The world has evolved beyond the bias the female being the only responsible factor when it comes to fertility or infertility; decades ago, whenever there was delay in conception, the fault was invariably the females’.
Countless research and tests carried out made widely known the notion that the presence of the sperm doesn’t automatically depict that the man is fertile; “are the sperms fertile?” became a more fitting question. Fertility testing involves both partners. While we may think of pregnancy as happening in the woman’s body, it takes two to conceive.
The woman releases a fertile egg, the man sends in a fertile sperm. Fertility tests are an essential part of fertility evaluation and treatment. Through testing, your doctor can possibly discover what’s preventing you and your partner from achieving pregnancy. Although this might primarily have to do with one or the other partners in a couple such as erectile dysfunction in men, and vaginismus in women; oftentimes, sexual dysfunction must be addressed by assessing both partners.
While we often associate infertility with women, this distressing condition is just as likely to be caused by issues in the male partner. According to the American Society of Reproductive Medicine (ASRM), 25% of all infertile cases have one or more contributing infertility factors. For instance, the ASRM reports that 40% of infertility cases are due to male factor infertility while 25% of female infertility is due to abnormal ovulation.
A third of the time, fertility problems are found in men, a third of the time in women and a third of the time in both partners.
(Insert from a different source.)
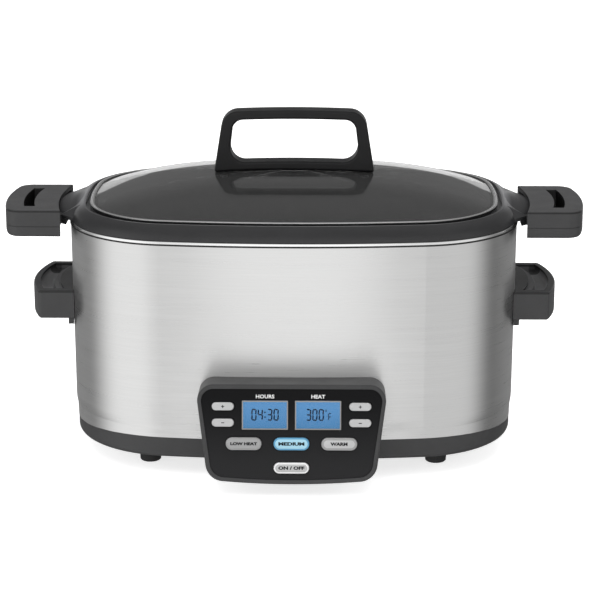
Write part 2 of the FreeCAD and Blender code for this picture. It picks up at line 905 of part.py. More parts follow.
# Surfaces that several pieces follow.
curl_top = shell_bottom + s.curl_height
wall_below_curl = shell_top - curl_top
liner_flange_top = trim_top - s.trim_sheet - s.slip
liner_flange_bottom = liner_flange_top - s.liner_sheet
liner_wall_foot = s.liner_floor_height + s.liner_corner_radius
pot_wall_inset = s.rim_seat_inset + s.rim_seat_width - s.pot_wall
dome_inset = glass_inset + s.glass_margin
hollow_inset = dome_inset + s.glass_thickness * 0.8
hollow_rise = s.glass_edge + s.glass_rise - s.glass_thickness
grip_outer_centre = grip_reach - s.grip_outer_radius
grip_inner_centre = grip_inner_reach - s.grip_inner_radius
oval_end_centre = s.oval_half_length - s.oval_end_radius
lug_centre = lug_reach - s.lug_radius
pin_x = s.element_gap + s.element_radius
element_height = plate_bottom - s.element_radius - s.slip
pin_bottom = element_height - s.element_pin_drop
panel_sag = bow_sag(s.panel_bow_radius, s.panel_foot_half_width)
support_boss_top = base_bottom + s.support_boss_height


def shell_inset(height):
    """Inset of the shell's outer face above the curl."""
    return s.shell_draft * (shell_top - height) / wall_below_curl


def liner_inset(height):
    """Inset of the heating well's outer face above its rounded foot."""
    return s.liner_mouth_inset + s.liner_draft * (liner_flange_bottom - height) / (
        liner_flange_bottom - liner_wall_foot
    )


def dome_height(x):
    """Height of the glass's outer face on the x axis."""
    share = x / (s.oval_half_length - dome_inset)
    return glass_shoulder + s.glass_rise * (1 - share**s.glass_power)


def hollow_height(x):
    """Height of the glass's inner face on the x axis."""
    share = x / (s.oval_half_length - hollow_inset)
    return glass_bottom + hollow_rise * (1 - share**s.glass_power)


def block(label, x, y, length, width, bottom, height, panel=False):
    """A plain box-shaped piece."""
    body = new_body(label, panel=panel)
    pad(Outline(body, "outline", height=bottom).box(as_size(x), as_size(y), length, width), height)
    return body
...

The ability of a sperm to penetrate a human egg is an important issue. Low sperm counts and low motility on the Semen Analysis can often predict whether the sperm that are present are sufficient in numbers and activity to reach the eggs, and then bind to and penetrate them.
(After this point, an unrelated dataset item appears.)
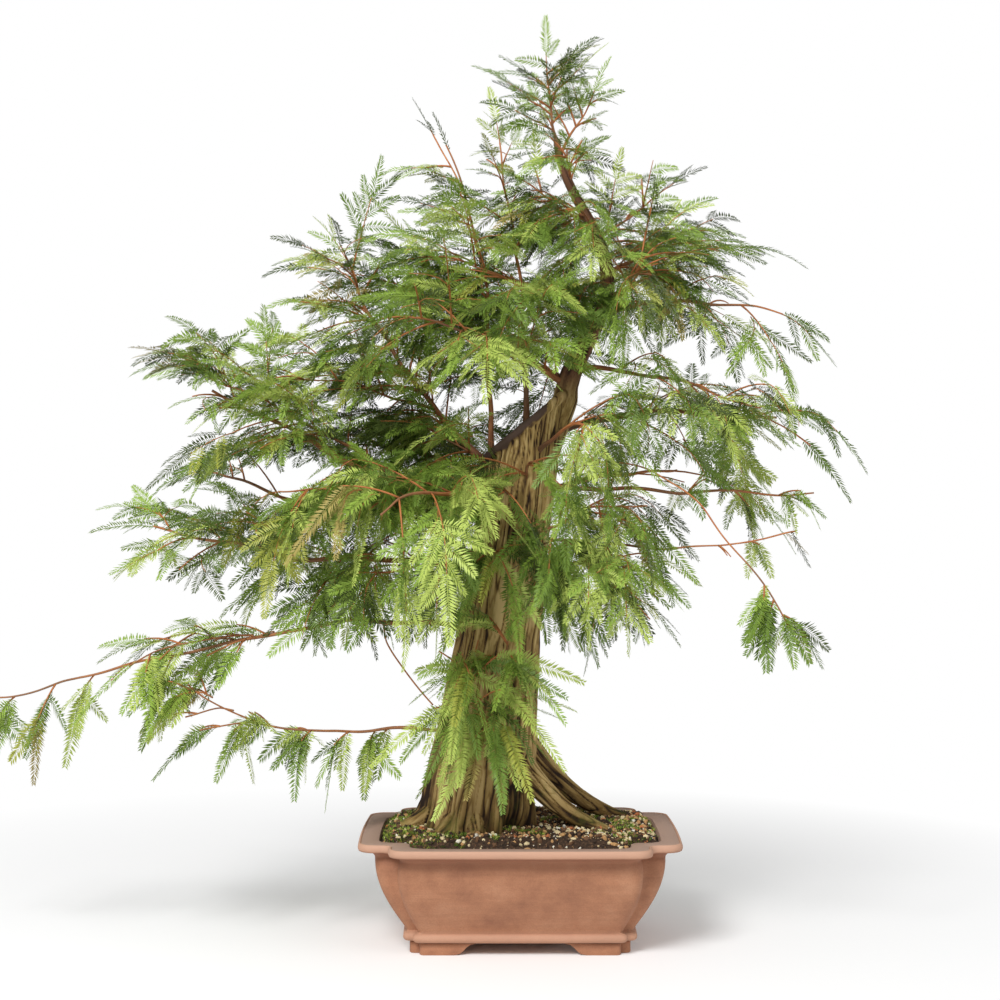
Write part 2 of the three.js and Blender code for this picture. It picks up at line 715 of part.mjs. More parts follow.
// A mass keeps to the space that is nearest to its own stem, for the length of its twigs
const stemPoints = branches.map((branch) => {
  const route = routeOf(branch);
  return Array.from({ length: 7 }, (_, i) => route(mix(branch.bare, 1, i / 6)));
});

function apartFromStem(point, index) {
  const line = new THREE.Line3();
  let least = Infinity;
  for (let i = 0; i < 6; i++) {
    line.set(stemPoints[index][i], stemPoints[index][i + 1]);
    const near = line.closestPointToPoint(point, true, new THREE.Vector3());
    least = Math.min(least, near.distanceTo(point));
  }
  return least / (branches[index].spread + space.margin);
}

function inOwnSpace(points, index) {
  return points.every((point) => {
    const own = apartFromStem(point, index);
    const clear = (_, other) => other === index || apartFromStem(point, other) > own * space.share;
    return own < 1 && branches.every(clear);
  });
}

function touches(solid, others) {
  const a = solid.boundingBox();
  return others.some((other) => {
    const b = other.limits;
    if ([0, 1, 2].some((k) => a.min[k] > b.max[k] || a.max[k] < b.min[k])) return false;
    return !solid.intersect(other.solid).isEmpty();
  });
}

function massSolid(branch, index, others, trunkRoom) {
  const route = routeOf(branch);
  const girth = girthOf(branch);
  const first = branch.bare + (branch.bare ? fit / route(1).distanceTo(route(0)) : 0);
  let stem = solidOf(limb(route, (t) => Math.max(twig.radius, girth(t)), first, 1, 5, 4));
  if (!branch.bare) stem = largestBody(stem.subtract(trunkRoom));
  const pieces = [stem];
  const kept = sideTwigs(branch, 100 + index).filter((side) => {
    const line = alongTwig(side);
    const room = limb(line, (u) => mix(twig.radius, twig.tip, u) + fit, 0, 1, 1, 3);
    return inOwnSpace([line(1)], index) && !touches(solidOf(room), others);
  });
  kept.forEach((side) => {
    pieces.push(solidOf(limb(alongTwig(side), (u) => mix(twig.radius, twig.tip, u), 0, 1, 1, 3)));
  });
  let mass = largestBody(pieces.reduce((whole, piece) => whole.add(piece)));
  spraysOf(branch, kept, 500 + index).forEach((item) => {
    for (let attempt = 0; attempt < spray.attempts; attempt++) {
      const room = blade(item, attempt, fit);
      if (!inOwnSpace([room.middle], index) || touches(room.solid, others)) continue;
      if (meets(item, attempt, mass)) continue;
      mass = mass.add(blade(item, attempt, 0).solid);
      break;
    }
  });
  return mass;
}

// Whether a spray, past its root, would cross what the mass has already
function meets(item, attempt, mass) {
  const start = item.start.clone();
  const whole = blade(item, attempt, 0);
  const along = whole.middle.clone().sub(start).normalize();
  const past = box(-200, 200, -200, 200, spray.root, 400);
  past.lookAt(along).translate(start.x, start.y, start.z);
  return !whole.solid.intersect(solidOf(past)).intersect(mass).isEmpty();
}

// The plant
const plant = new THREE.Group();
plant.position.set(potPlace.x, potPlace.y, 0);

function addNode(name, whole, finish) {
  const solid = tidied(whole);
  const material = new THREE.MeshStandardMaterial({ ...colours[finish], metalness: 0 });
  const mesh = new THREE.Mesh(geometryOf(solid), material);
  mesh.name = name;
  plant.add(mesh);
  return { name, solid, limits: solid.boundingBox() };
}

const trunkRoom = trunkSolid(fit);
const filled = [
  addNode("pot", potSolid(), "clay"),
  addNode("foot_front_left", footSolid(false, false), "clay"),
  addNode("foot_front_right", footSolid(true, false), "clay"),
  addNode("foot_back_left", footSolid(false, true), "clay"),
  addNode("foot_back_right", footSolid(true, true), "clay"),
  addNode("soil", soilSolid(), "earth"),
  addNode("trunk", trunkSolid(0), "bark"),
];
branches.forEach((branch) => {
  if (!branch.bare) return;
  const bough = solidOf(limb(routeOf(branch), girthOf(branch), 0, branch.bare, 5, 5));
  filled.push(addNode(`bough_${branch.name}`, largestBody(bough.subtract(trunkRoom)), "shoot"));
});
branches.forEach((branch, index) => {
  filled.push(addNode(`needles_${branch.name}`, massSolid(branch, index, filled, trunkRoom), "needle"));
});

export default plant;
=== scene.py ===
import math

import bpy
import numpy as np
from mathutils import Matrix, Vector, noise


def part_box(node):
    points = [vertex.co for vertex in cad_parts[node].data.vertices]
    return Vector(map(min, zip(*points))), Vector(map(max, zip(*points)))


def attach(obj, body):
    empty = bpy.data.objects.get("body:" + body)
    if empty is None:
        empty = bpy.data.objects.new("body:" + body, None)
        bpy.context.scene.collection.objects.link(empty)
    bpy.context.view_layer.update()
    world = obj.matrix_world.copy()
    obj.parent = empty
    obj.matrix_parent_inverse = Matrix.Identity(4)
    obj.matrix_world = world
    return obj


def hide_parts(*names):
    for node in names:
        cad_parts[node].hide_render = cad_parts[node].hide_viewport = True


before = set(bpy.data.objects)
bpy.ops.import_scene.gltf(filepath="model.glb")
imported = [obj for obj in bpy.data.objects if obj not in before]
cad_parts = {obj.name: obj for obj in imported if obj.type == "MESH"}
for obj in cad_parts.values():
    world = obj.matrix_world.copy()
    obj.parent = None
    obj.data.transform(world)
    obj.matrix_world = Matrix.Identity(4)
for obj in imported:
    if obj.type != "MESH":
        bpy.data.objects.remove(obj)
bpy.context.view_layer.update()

# A bald cypress grown as a bonsai: its pot, trunk, boughs, crown and soil. Sizes are millimetres from the
# middle of the pot, at the surface that it stands on.
mm = 0.001
potLow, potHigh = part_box("pot")
potMiddle = np.array([(potLow.x + potHigh.x) / 2, (potLow.y + potHigh.y) / 2, 0.0])
up = np.array([0.0, 0.0, 1.0])
wordSize = 0xFFFFFFFF
seeds = {"twigs": 100, "sprays": 500, "moreTwigs": 900, "moreSprays": 1300, "needles": 3000, "fronds": 4000,
         "grit": 7001, "stones": 7100, "moss": 8001}


def mix(a, b, t):
    return a + (b - a) * t


def unit(v):
    return v / np.linalg.norm(v)


def heading(turn):
    return np.array([math.cos(math.radians(turn)), math.sin(math.radians(turn)), 0.0])


def squareTo(v, line):  # the part of v at a right angle to the line
    return v - line * v.dot(line)


def swung(a, b, turn):  # a, turned towards b
    return a * math.cos(turn) + b * math.sin(turn)


def bent(start, knee, end):  # a curve that sets out from start towards the knee and then swings to end
    return lambda t: start * (1 - t) ** 2 + knee * 2 * t * (1 - t) + end * t * t


def turnsOf(sides):
    return np.arange(sides) / sides * 2 * math.pi


def circle(turns, side, other):
    return np.cos(turns)[:, None] * side + np.sin(turns)[:, None] * other


def patches(x, y, size, layer):  # smooth noise over the ground, another for each layer
    return noise.noise((x / size, y / size, layer))


def seeded(seed):  # a repeatable stream of numbers from 0 to 1, mulberry32
    state = seed & wordSize

    def draw():
        nonlocal state
        state = (state + 0x6D2B79F5) & wordSize
        t = ((state ^ (state >> 15)) * (state | 1)) & wordSize
        t ^= (t + (((t ^ (t >> 7)) * (t | 61)) & wordSize)) & wordSize
        return ((t ^ (t >> 14)) & wordSize) / (wordSize + 1)

    return draw


# Making nodes, materials and meshes
def toLinear(hexText):
    values = [int(hexText[i:i + 2], 16) / 255 for i in (1, 3, 5)]
    return [v / 12.92 if v <= 0.04045 else ((v + 0.055) / 1.055) ** 2.4 for v in values] + [1]


def scaleFor(size):  # of a pattern whose features are this many mm across
    return 1 / (size * mm)


def socket(sockets, name):
    return next(s for s in sockets if s.name == name and s.enabled)


def addNode(tree, kind, settings=None, links=None):
    node = tree.nodes.new("ShaderNode" + kind)
    values = dict(settings or {})
    stops = values.pop("stops", [])
    own = [key for key in values if hasattr(node, key)]
    for key in own:
        setattr(node, key, values.pop(key))
    for key, value in values.items():
        socket(node.inputs, key).default_value = value
    for place, _ in stops[2:]:  # a ramp has two stops when it is new
        node.color_ramp.elements.new(place)
    for element, (place, colour) in zip(node.color_ramp.elements if stops else [], stops):
        element.position = place
        element.color = toLinear(colour) if isinstance(colour, str) else [colour] * 3 + [1]
    join(tree, node, links or {})
    return node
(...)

A thorough fertility evaluation will take into account the physical health and medical history of both the female and male partner, as well as the age of the female partner, which is always considered a crucial factor.
In rare cases, some men with completely normal Semen Analysis numbers may be found to have sperm that cannot bind to human eggs. Unfortunately, this is usually discovered only during IVF.
Your regular gynecologist may do some basic testing. Or, you may be referred to a reproductive endocrinologist (a doctor specializing in fertility) or a urologist (for male infertility) for more thorough fertility testing.